● Directive
What do the lines from the top of the data through the line with "mc.fit(z, 4.4, 4.6))" say? Quote them exactly and include both ends.
## Begin Material
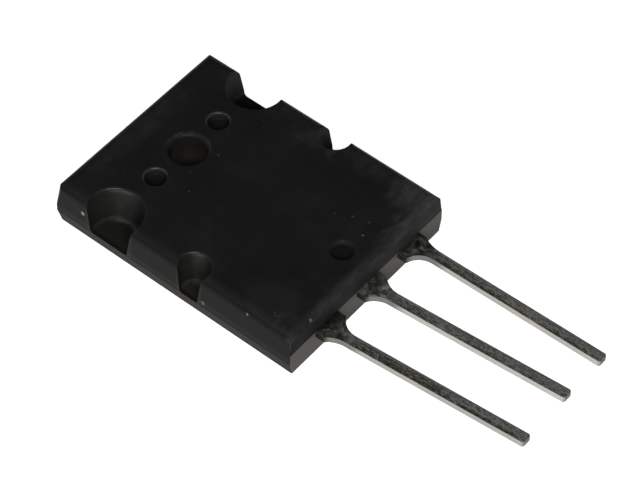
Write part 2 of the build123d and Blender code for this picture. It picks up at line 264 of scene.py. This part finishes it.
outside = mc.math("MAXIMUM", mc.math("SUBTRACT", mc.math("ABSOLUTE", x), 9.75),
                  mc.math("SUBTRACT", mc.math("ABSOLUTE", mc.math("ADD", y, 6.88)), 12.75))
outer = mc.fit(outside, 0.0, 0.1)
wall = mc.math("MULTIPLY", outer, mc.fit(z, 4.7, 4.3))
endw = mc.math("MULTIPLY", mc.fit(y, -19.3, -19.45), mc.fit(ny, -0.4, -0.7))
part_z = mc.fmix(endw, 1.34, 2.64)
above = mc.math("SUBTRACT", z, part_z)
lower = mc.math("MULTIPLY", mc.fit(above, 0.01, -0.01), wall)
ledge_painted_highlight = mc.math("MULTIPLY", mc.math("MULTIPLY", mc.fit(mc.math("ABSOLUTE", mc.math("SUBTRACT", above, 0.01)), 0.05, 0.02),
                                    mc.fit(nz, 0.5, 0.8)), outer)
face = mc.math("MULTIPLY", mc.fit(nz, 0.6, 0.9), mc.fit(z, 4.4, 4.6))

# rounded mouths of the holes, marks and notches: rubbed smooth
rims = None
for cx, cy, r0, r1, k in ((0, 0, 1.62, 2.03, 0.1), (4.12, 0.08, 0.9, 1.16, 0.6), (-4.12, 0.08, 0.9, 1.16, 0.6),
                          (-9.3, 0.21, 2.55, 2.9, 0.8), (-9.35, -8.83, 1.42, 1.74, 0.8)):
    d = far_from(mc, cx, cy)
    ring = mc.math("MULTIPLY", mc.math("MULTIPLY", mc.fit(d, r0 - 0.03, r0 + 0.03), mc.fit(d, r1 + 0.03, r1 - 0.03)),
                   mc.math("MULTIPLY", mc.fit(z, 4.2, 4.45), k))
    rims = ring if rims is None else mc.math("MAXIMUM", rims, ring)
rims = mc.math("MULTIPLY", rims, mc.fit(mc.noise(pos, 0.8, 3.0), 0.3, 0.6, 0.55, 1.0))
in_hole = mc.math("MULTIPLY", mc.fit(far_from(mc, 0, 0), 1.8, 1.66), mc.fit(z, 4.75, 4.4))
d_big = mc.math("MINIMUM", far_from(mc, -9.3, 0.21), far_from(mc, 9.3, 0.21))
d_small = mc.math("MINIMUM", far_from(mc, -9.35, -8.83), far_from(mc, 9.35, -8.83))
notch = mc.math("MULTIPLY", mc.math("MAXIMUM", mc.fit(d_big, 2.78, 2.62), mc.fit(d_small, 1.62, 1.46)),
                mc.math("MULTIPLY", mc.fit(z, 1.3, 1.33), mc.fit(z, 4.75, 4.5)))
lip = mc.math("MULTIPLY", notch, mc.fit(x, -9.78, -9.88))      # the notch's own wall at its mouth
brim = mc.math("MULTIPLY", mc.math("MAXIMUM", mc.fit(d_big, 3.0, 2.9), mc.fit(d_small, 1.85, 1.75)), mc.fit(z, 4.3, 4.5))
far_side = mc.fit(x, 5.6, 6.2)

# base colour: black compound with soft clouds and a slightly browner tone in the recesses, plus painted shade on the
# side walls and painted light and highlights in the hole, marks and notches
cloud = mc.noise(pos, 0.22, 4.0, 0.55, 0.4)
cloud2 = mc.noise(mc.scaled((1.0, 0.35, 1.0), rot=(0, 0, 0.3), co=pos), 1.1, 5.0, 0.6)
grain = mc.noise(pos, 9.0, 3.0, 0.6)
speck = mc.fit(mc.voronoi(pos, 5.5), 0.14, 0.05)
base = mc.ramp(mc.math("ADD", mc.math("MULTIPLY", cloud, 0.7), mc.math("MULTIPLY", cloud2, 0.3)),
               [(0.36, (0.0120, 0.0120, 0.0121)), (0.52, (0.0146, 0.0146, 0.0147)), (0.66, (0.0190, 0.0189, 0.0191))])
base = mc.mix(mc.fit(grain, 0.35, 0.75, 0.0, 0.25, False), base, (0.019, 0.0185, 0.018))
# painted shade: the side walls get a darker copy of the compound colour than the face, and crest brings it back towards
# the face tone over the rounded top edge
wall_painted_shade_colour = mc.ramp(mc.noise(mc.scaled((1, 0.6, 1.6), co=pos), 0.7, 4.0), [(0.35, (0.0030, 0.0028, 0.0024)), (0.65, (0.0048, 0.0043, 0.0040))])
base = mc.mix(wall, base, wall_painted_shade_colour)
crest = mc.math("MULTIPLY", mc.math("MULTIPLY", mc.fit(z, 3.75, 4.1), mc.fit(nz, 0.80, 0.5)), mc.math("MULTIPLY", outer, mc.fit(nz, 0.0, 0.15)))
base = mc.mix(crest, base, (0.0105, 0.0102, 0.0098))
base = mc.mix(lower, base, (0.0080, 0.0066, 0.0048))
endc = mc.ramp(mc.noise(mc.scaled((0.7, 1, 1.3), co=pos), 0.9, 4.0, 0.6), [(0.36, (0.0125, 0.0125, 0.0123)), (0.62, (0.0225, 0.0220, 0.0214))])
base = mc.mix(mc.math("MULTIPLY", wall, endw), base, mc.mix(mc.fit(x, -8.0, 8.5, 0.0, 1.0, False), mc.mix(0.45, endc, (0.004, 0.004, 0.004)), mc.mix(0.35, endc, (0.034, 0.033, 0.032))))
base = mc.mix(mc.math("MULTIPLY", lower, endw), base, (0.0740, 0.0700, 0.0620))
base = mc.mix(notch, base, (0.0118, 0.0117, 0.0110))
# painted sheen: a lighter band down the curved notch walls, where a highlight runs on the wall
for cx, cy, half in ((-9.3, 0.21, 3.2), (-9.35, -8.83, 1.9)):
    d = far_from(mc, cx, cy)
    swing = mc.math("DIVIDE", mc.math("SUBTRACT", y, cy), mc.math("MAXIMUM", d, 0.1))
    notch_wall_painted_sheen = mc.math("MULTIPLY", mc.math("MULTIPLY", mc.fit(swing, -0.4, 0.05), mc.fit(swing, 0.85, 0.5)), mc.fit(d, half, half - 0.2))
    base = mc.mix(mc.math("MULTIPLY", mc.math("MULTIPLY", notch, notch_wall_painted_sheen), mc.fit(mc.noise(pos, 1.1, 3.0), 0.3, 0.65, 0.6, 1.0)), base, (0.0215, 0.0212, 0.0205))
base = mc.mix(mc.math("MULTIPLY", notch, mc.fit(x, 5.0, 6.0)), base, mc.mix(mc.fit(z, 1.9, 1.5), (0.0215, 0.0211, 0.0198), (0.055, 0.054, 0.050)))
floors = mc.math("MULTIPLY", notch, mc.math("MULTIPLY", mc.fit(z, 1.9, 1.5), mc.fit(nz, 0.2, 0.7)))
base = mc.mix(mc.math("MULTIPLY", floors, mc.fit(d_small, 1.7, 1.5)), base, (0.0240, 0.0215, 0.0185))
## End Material
● Response to the task
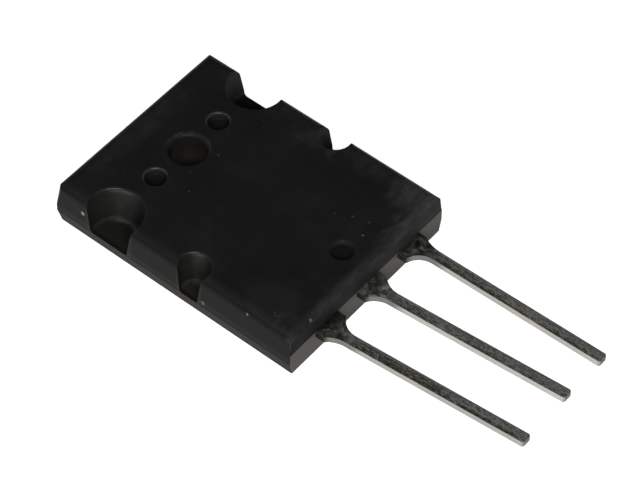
Write part 2 of the build123d and Blender code for this picture. It picks up at line 264 of scene.py. This part finishes it.
outside = mc.math("MAXIMUM", mc.math("SUBTRACT", mc.math("ABSOLUTE", x), 9.75),
                  mc.math("SUBTRACT", mc.math("ABSOLUTE", mc.math("ADD", y, 6.88)), 12.75))
outer = mc.fit(outside, 0.0, 0.1)
wall = mc.math("MULTIPLY", outer, mc.fit(z, 4.7, 4.3))
endw = mc.math("MULTIPLY", mc.fit(y, -19.3, -19.45), mc.fit(ny, -0.4, -0.7))
part_z = mc.fmix(endw, 1.34, 2.64)
above = mc.math("SUBTRACT", z, part_z)
lower = mc.math("MULTIPLY", mc.fit(above, 0.01, -0.01), wall)
ledge_painted_highlight = mc.math("MULTIPLY", mc.math("MULTIPLY", mc.fit(mc.math("ABSOLUTE", mc.math("SUBTRACT", above, 0.01)), 0.05, 0.02),
                                    mc.fit(nz, 0.5, 0.8)), outer)
face = mc.math("MULTIPLY", mc.fit(nz, 0.6, 0.9), mc.fit(z, 4.4, 4.6))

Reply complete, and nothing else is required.